Information supplied:
━━━━━━━━━━━━━━━━━━━━
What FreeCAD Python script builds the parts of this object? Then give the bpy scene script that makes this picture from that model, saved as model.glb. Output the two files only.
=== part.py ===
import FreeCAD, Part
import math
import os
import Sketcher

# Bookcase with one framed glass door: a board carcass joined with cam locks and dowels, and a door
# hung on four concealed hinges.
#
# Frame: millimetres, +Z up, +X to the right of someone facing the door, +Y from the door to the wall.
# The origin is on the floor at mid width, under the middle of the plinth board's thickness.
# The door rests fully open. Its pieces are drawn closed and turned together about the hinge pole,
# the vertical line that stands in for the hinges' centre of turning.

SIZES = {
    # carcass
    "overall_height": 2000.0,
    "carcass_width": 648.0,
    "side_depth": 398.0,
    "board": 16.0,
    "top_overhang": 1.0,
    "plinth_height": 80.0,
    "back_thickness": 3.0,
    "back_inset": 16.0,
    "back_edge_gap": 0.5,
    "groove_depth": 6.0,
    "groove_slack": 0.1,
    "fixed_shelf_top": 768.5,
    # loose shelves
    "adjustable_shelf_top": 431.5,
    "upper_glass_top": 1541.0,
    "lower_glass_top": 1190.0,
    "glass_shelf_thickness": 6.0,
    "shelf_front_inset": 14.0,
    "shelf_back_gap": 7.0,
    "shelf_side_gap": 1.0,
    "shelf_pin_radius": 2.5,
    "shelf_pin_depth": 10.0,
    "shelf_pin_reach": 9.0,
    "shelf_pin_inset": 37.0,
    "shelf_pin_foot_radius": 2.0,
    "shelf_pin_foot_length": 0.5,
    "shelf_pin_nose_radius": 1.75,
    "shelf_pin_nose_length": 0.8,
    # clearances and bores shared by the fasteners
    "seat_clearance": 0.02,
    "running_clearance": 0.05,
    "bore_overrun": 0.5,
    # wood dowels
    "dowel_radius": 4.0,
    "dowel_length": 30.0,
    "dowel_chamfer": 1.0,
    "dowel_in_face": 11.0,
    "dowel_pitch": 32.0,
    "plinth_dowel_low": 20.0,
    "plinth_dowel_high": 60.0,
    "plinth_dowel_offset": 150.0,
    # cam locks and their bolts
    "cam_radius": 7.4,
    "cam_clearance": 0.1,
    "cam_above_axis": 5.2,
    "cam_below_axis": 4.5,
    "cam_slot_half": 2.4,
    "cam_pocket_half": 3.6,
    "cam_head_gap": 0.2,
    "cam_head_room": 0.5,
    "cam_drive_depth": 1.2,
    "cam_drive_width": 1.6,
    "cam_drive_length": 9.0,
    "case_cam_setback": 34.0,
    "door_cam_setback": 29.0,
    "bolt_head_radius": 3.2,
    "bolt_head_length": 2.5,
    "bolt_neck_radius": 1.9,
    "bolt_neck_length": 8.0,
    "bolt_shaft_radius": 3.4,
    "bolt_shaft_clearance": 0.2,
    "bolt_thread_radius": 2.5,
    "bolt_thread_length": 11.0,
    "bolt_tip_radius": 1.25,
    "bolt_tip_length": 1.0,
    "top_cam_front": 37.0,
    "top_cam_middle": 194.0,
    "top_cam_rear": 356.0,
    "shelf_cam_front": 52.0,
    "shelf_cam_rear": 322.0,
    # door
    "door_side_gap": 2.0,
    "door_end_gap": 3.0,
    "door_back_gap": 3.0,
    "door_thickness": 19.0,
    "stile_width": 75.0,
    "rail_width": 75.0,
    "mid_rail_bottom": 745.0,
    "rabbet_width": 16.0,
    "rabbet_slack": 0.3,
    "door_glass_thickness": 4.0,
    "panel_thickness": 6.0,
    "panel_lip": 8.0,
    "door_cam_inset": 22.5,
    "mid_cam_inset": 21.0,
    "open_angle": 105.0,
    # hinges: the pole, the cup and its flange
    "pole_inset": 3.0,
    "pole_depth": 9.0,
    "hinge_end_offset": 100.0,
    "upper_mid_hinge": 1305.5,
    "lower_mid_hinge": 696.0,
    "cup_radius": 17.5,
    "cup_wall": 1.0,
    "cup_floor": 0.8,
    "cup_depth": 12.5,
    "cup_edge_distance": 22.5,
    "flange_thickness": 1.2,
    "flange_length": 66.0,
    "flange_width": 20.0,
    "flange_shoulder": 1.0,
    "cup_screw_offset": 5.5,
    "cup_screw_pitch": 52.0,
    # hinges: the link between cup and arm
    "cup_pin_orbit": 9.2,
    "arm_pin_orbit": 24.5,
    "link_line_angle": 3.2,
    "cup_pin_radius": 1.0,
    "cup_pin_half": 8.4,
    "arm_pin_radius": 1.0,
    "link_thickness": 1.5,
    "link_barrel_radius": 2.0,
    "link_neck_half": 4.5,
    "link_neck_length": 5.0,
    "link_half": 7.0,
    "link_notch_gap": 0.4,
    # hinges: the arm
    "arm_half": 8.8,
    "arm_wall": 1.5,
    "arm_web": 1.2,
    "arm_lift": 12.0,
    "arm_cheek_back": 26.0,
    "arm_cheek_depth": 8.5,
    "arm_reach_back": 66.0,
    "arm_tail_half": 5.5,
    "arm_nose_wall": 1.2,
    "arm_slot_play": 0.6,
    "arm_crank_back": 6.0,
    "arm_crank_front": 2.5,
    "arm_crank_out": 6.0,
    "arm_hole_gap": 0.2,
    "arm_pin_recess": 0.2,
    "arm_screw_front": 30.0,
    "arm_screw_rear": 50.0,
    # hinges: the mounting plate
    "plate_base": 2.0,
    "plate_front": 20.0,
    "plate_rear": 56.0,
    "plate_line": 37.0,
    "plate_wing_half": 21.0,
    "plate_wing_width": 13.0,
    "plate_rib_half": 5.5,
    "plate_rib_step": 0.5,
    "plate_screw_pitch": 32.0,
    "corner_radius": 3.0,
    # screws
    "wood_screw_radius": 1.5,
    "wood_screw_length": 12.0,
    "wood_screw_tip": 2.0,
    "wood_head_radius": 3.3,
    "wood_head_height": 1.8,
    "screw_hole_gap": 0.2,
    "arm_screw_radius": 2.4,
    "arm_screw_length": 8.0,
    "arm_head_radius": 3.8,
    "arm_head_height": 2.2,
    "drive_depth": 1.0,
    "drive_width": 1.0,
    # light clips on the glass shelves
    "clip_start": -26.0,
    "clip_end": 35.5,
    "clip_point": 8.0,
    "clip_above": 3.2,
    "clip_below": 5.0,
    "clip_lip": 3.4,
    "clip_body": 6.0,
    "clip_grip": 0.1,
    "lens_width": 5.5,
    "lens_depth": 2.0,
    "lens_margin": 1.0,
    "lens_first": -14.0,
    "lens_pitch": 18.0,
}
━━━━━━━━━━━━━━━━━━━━
The lines above should be duplicated exactly.

What FreeCAD Python script builds the parts of this object? Then give the bpy scene script that makes this picture from that model, saved as model.glb. Output the two files only.
=== part.py ===
import FreeCAD, Part
import math
import os
import Sketcher

# Bookcase with one framed glass door: a board carcass joined with cam locks and dowels, and a door
# hung on four concealed hinges.
#
# Frame: millimetres, +Z up, +X to the right of someone facing the door, +Y from the door to the wall.
# The origin is on the floor at mid width, under the middle of the plinth board's thickness.
# The door rests fully open. Its pieces are drawn closed and turned together about the hinge pole,
# the vertical line that stands in for the hinges' centre of turning.

SIZES = {
    # carcass
    "overall_height": 2000.0,
    "carcass_width": 648.0,
    "side_depth": 398.0,
    "board": 16.0,
    "top_overhang": 1.0,
    "plinth_height": 80.0,
    "back_thickness": 3.0,
    "back_inset": 16.0,
    "back_edge_gap": 0.5,
    "groove_depth": 6.0,
    "groove_slack": 0.1,
    "fixed_shelf_top": 768.5,
    # loose shelves
    "adjustable_shelf_top": 431.5,
    "upper_glass_top": 1541.0,
    "lower_glass_top": 1190.0,
    "glass_shelf_thickness": 6.0,
    "shelf_front_inset": 14.0,
    "shelf_back_gap": 7.0,
    "shelf_side_gap": 1.0,
    "shelf_pin_radius": 2.5,
    "shelf_pin_depth": 10.0,
    "shelf_pin_reach": 9.0,
    "shelf_pin_inset": 37.0,
    "shelf_pin_foot_radius": 2.0,
    "shelf_pin_foot_length": 0.5,
    "shelf_pin_nose_radius": 1.75,
    "shelf_pin_nose_length": 0.8,
    # clearances and bores shared by the fasteners
    "seat_clearance": 0.02,
    "running_clearance": 0.05,
    "bore_overrun": 0.5,
    # wood dowels
    "dowel_radius": 4.0,
    "dowel_length": 30.0,
    "dowel_chamfer": 1.0,
    "dowel_in_face": 11.0,
    "dowel_pitch": 32.0,
    "plinth_dowel_low": 20.0,
    "plinth_dowel_high": 60.0,
    "plinth_dowel_offset": 150.0,
    # cam locks and their bolts
    "cam_radius": 7.4,
    "cam_clearance": 0.1,
    "cam_above_axis": 5.2,
    "cam_below_axis": 4.5,
    "cam_slot_half": 2.4,
    "cam_pocket_half": 3.6,
    "cam_head_gap": 0.2,
    "cam_head_room": 0.5,
    "cam_drive_depth": 1.2,
    "cam_drive_width": 1.6,
    "cam_drive_length": 9.0,
    "case_cam_setback": 34.0,
    "door_cam_setback": 29.0,
    "bolt_head_radius": 3.2,
    "bolt_head_length": 2.5,
    "bolt_neck_radius": 1.9,
    "bolt_neck_length": 8.0,
    "bolt_shaft_radius": 3.4,
    "bolt_shaft_clearance": 0.2,
    "bolt_thread_radius": 2.5,
    "bolt_thread_length": 11.0,
    "bolt_tip_radius": 1.25,
    "bolt_tip_length": 1.0,
    "top_cam_front": 37.0,
    "top_cam_middle": 194.0,
    "top_cam_rear": 356.0,
    "shelf_cam_front": 52.0,
    "shelf_cam_rear": 322.0,
    # door
    "door_side_gap": 2.0,
    "door_end_gap": 3.0,
    "door_back_gap": 3.0,
    "door_thickness": 19.0,
    "stile_width": 75.0,
    "rail_width": 75.0,
    "mid_rail_bottom": 745.0,
    "rabbet_width": 16.0,
    "rabbet_slack": 0.3,
    "door_glass_thickness": 4.0,
    "panel_thickness": 6.0,
    "panel_lip": 8.0,
    "door_cam_inset": 22.5,
    "mid_cam_inset": 21.0,
    "open_angle": 105.0,
    # hinges: the pole, the cup and its flange
    "pole_inset": 3.0,
    "pole_depth": 9.0,
    "hinge_end_offset": 100.0,
    "upper_mid_hinge": 1305.5,
    "lower_mid_hinge": 696.0,
    "cup_radius": 17.5,
    "cup_wall": 1.0,
    "cup_floor": 0.8,
    "cup_depth": 12.5,
    "cup_edge_distance": 22.5,
    "flange_thickness": 1.2,
    "flange_length": 66.0,
    "flange_width": 20.0,
    "flange_shoulder": 1.0,
    "cup_screw_offset": 5.5,
    "cup_screw_pitch": 52.0,
    # hinges: the link between cup and arm
    "cup_pin_orbit": 9.2,
    "arm_pin_orbit": 24.5,
    "link_line_angle": 3.2,
    "cup_pin_radius": 1.0,
    "cup_pin_half": 8.4,
    "arm_pin_radius": 1.0,
    "link_thickness": 1.5,
    "link_barrel_radius": 2.0,
    "link_neck_half": 4.5,
    "link_neck_length": 5.0,
    "link_half": 7.0,
    "link_notch_gap": 0.4,
    # hinges: the arm
    "arm_half": 8.8,
    "arm_wall": 1.5,
    "arm_web": 1.2,
    "arm_lift": 12.0,
    "arm_cheek_back": 26.0,
    "arm_cheek_depth": 8.5,
    "arm_reach_back": 66.0,
    "arm_tail_half": 5.5,
    "arm_nose_wall": 1.2,
    "arm_slot_play": 0.6,
    "arm_crank_back": 6.0,
    "arm_crank_front": 2.5,
    "arm_crank_out": 6.0,
    "arm_hole_gap": 0.2,
    "arm_pin_recess": 0.2,
    "arm_screw_front": 30.0,
    "arm_screw_rear": 50.0,
    # hinges: the mounting plate
    "plate_base": 2.0,
    "plate_front": 20.0,
    "plate_rear": 56.0,
    "plate_line": 37.0,
    "plate_wing_half": 21.0,
    "plate_wing_width": 13.0,
    "plate_rib_half": 5.5,
    "plate_rib_step": 0.5,
    "plate_screw_pitch": 32.0,
    "corner_radius": 3.0,
    # screws
    "wood_screw_radius": 1.5,
    "wood_screw_length": 12.0,
    "wood_screw_tip": 2.0,
    "wood_head_radius": 3.3,
    "wood_head_height": 1.8,
    "screw_hole_gap": 0.2,
    "arm_screw_radius": 2.4,
    "arm_screw_length": 8.0,
    "arm_head_radius": 3.8,
    "arm_head_height": 2.2,
    "drive_depth": 1.0,
    "drive_width": 1.0,
    # light clips on the glass shelves
    "clip_start": -26.0,
    "clip_end": 35.5,
    "clip_point": 8.0,
    "clip_above": 3.2,
    "clip_below": 5.0,
    "clip_lip": 3.4,
    "clip_body": 6.0,
    "clip_grip": 0.1,
    "lens_width": 5.5,
    "lens_depth": 2.0,
    "lens_margin": 1.0,
    "lens_first": -14.0,
    "lens_pitch": 18.0,
}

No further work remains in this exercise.